Brief:
Reproduce exactly the lines from the top of the records below through the line holding "# from the free".

Data rows:
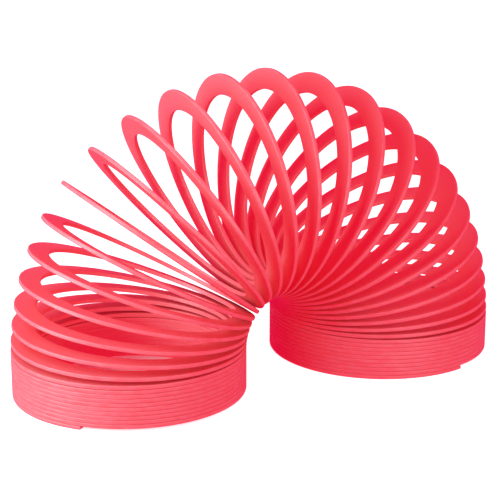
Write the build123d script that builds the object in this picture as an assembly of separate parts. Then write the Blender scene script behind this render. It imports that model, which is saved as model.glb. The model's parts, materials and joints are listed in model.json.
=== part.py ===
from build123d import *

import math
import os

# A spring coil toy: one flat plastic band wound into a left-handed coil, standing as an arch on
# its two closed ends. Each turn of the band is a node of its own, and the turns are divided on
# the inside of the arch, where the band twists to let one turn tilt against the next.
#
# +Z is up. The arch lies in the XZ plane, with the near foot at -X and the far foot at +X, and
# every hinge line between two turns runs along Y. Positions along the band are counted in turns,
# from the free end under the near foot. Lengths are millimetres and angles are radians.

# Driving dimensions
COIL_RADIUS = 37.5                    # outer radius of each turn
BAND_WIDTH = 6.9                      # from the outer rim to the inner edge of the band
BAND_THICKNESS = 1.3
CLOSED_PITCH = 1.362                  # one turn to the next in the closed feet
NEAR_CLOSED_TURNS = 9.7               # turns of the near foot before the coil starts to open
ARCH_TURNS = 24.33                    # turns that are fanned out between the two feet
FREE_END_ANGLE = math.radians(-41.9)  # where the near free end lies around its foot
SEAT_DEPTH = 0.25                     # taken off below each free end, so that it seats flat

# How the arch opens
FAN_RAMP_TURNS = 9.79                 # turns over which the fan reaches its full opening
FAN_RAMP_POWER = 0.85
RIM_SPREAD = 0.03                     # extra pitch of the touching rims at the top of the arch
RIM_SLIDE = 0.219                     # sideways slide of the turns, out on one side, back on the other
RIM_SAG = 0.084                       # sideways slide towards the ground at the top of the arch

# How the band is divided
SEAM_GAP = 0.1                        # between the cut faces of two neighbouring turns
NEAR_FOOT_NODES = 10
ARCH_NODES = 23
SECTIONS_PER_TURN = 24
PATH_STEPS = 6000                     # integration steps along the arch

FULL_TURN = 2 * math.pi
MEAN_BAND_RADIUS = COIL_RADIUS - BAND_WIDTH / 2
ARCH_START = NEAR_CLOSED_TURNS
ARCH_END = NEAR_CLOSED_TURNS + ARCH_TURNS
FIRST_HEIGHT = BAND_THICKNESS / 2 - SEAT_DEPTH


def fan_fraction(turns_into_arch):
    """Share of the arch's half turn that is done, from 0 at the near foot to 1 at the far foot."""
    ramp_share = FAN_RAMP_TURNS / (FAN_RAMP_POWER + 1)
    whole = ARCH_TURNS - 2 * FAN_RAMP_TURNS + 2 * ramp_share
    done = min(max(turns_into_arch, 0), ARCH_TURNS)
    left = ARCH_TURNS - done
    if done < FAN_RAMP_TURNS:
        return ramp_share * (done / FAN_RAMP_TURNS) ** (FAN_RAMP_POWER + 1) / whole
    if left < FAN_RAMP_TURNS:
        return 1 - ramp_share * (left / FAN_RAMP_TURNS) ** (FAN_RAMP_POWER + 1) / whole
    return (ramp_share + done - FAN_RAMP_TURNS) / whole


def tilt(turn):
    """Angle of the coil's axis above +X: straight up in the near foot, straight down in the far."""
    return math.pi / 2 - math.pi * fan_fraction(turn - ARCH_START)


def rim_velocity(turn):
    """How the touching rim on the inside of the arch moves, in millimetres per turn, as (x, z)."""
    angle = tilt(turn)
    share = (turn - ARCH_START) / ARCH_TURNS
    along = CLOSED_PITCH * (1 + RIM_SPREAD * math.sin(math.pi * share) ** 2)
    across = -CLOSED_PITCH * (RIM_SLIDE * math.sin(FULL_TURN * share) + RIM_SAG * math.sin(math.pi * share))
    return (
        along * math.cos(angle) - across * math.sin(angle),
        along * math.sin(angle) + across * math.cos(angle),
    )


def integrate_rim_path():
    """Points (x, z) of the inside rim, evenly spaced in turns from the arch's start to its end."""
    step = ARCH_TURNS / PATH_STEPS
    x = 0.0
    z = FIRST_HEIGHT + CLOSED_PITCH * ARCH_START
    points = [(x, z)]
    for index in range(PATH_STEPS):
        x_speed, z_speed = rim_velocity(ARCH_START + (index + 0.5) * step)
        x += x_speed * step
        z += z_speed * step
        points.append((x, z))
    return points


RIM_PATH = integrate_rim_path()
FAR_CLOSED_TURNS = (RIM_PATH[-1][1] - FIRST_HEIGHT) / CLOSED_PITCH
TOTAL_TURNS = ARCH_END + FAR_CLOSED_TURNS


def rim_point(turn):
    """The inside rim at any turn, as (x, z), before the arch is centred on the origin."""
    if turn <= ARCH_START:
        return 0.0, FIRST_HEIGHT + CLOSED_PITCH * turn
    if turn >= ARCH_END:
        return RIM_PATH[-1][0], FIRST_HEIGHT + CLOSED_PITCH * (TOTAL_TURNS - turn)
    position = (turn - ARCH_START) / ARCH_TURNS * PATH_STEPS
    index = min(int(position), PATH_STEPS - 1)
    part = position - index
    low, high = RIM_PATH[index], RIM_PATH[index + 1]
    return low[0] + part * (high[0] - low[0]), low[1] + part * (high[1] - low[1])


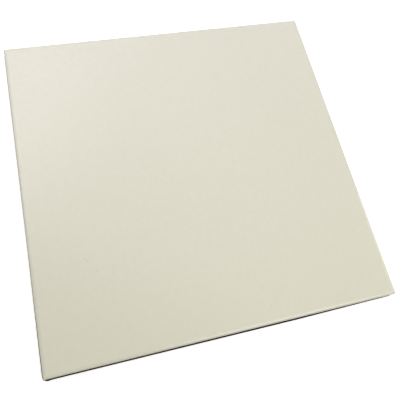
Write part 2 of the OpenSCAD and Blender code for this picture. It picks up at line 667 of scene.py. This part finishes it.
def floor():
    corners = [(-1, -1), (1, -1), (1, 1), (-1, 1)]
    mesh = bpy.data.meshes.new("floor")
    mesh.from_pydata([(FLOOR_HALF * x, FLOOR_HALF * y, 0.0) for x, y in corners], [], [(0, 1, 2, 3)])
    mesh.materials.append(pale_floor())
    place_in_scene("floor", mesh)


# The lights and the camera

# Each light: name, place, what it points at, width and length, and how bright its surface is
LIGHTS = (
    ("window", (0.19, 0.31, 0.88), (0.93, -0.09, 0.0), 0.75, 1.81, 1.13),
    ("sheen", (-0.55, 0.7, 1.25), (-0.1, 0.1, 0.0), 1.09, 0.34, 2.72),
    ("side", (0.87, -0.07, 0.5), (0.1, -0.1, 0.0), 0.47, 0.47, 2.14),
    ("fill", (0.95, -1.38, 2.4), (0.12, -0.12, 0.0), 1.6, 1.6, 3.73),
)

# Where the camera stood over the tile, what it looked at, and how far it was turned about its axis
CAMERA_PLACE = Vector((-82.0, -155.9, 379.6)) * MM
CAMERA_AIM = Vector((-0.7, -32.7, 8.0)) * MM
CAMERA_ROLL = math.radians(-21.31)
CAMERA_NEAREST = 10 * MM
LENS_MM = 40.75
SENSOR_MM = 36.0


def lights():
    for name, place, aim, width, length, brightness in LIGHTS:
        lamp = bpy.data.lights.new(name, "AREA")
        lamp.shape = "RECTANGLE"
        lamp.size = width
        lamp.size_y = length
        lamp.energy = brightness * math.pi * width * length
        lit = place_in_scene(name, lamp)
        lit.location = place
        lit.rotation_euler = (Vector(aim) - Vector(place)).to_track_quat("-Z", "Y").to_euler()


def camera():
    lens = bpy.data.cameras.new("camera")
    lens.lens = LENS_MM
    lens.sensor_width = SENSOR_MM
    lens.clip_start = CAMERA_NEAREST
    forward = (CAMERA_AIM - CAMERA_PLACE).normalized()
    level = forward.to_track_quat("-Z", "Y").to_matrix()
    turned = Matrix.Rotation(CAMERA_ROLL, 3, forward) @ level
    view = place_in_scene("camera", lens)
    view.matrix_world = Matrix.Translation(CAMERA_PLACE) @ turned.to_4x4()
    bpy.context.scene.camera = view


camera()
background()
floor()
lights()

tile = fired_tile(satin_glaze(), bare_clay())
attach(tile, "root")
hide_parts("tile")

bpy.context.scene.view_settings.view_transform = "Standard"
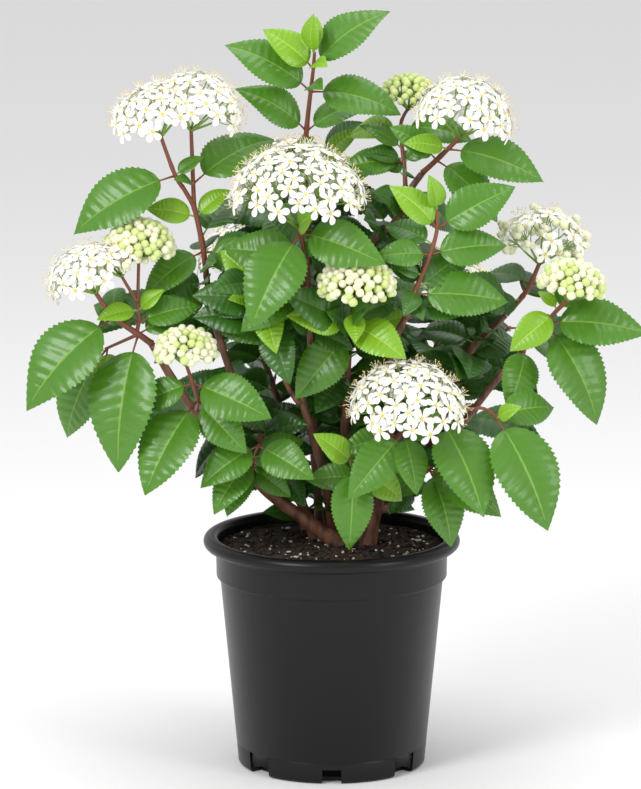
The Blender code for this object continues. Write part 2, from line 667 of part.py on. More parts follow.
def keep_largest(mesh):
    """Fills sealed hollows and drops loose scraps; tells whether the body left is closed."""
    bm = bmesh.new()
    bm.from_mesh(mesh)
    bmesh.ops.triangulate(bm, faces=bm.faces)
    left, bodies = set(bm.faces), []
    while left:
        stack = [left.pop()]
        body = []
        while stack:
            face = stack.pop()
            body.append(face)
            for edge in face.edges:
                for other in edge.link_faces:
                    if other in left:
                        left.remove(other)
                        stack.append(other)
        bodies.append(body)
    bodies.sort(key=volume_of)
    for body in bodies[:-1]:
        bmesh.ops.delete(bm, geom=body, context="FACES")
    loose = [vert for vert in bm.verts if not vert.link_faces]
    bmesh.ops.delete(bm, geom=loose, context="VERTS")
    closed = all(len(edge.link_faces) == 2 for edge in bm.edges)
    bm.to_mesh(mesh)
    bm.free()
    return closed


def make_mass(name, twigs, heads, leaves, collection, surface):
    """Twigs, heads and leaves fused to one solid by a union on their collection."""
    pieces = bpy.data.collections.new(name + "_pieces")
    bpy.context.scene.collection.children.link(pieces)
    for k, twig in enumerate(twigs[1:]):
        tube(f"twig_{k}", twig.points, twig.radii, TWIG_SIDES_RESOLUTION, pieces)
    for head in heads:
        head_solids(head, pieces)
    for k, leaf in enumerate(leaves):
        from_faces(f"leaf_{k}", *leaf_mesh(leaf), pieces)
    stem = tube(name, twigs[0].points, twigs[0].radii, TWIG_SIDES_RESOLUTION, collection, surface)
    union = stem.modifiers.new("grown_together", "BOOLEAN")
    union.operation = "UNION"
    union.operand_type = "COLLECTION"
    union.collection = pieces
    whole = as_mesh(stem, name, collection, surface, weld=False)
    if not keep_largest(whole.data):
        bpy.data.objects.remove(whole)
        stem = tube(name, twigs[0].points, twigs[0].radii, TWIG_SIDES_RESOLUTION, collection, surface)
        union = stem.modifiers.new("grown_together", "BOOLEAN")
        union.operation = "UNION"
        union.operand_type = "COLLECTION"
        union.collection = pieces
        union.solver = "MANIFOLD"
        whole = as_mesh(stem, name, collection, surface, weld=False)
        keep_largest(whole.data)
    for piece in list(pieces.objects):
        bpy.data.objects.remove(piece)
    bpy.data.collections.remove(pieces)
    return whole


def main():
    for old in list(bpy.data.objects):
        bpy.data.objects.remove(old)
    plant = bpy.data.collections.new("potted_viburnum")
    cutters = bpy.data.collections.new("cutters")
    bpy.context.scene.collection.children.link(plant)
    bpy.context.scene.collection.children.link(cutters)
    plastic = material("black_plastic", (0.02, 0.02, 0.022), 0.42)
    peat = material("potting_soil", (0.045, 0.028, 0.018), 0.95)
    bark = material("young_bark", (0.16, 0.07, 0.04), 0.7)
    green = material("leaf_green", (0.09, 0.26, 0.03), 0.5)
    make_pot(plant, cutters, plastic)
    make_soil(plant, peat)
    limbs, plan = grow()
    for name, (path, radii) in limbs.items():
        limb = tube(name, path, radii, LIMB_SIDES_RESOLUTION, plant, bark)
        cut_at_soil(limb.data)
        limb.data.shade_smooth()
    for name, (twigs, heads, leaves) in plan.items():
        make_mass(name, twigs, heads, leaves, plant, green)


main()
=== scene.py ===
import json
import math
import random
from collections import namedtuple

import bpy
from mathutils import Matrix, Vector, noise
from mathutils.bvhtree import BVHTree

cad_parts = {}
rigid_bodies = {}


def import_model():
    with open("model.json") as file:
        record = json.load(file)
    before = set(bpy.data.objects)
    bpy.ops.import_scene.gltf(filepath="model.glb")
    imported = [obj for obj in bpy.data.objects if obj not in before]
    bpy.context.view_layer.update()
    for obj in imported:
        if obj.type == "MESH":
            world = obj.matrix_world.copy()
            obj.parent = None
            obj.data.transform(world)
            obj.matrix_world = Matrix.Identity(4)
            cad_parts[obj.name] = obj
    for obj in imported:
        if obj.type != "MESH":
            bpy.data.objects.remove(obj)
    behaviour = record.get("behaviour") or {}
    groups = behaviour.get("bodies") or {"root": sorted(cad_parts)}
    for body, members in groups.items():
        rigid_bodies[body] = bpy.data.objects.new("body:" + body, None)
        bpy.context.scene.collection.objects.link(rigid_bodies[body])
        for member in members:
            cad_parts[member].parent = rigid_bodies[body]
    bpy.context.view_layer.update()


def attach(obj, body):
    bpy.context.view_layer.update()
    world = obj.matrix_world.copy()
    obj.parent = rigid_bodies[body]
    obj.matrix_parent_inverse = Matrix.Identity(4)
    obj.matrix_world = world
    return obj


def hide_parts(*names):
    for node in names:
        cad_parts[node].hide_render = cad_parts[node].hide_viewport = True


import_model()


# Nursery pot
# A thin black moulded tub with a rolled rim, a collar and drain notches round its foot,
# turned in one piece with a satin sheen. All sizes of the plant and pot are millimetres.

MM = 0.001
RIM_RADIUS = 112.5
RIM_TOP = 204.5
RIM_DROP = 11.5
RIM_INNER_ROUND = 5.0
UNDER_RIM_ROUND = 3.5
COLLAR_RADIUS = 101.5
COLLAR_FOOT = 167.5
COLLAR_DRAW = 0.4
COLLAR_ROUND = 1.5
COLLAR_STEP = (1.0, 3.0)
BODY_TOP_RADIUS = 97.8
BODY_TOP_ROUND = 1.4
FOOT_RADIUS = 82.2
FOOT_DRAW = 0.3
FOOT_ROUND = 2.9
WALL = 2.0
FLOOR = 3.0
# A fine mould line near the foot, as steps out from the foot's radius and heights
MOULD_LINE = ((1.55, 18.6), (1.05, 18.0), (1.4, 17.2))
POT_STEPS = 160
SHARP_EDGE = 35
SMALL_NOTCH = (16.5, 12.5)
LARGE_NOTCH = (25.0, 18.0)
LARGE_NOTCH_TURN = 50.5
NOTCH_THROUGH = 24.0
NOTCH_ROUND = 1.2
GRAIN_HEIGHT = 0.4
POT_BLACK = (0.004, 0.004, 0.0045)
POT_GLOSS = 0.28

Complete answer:
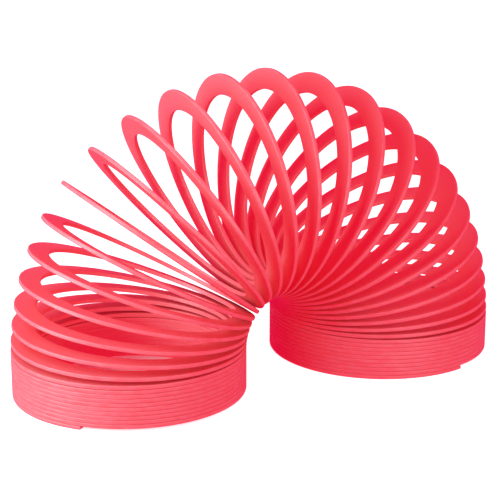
Write the build123d script that builds the object in this picture as an assembly of separate parts. Then write the Blender scene script behind this render. It imports that model, which is saved as model.glb. The model's parts, materials and joints are listed in model.json.
=== part.py ===
from build123d import *

import math
import os

# A spring coil toy: one flat plastic band wound into a left-handed coil, standing as an arch on
# its two closed ends. Each turn of the band is a node of its own, and the turns are divided on
# the inside of the arch, where the band twists to let one turn tilt against the next.
#
# +Z is up. The arch lies in the XZ plane, with the near foot at -X and the far foot at +X, and
# every hinge line between two turns runs along Y. Positions along the band are counted in turns,
# from the free end under the near foot. Lengths are millimetres and angles are radians.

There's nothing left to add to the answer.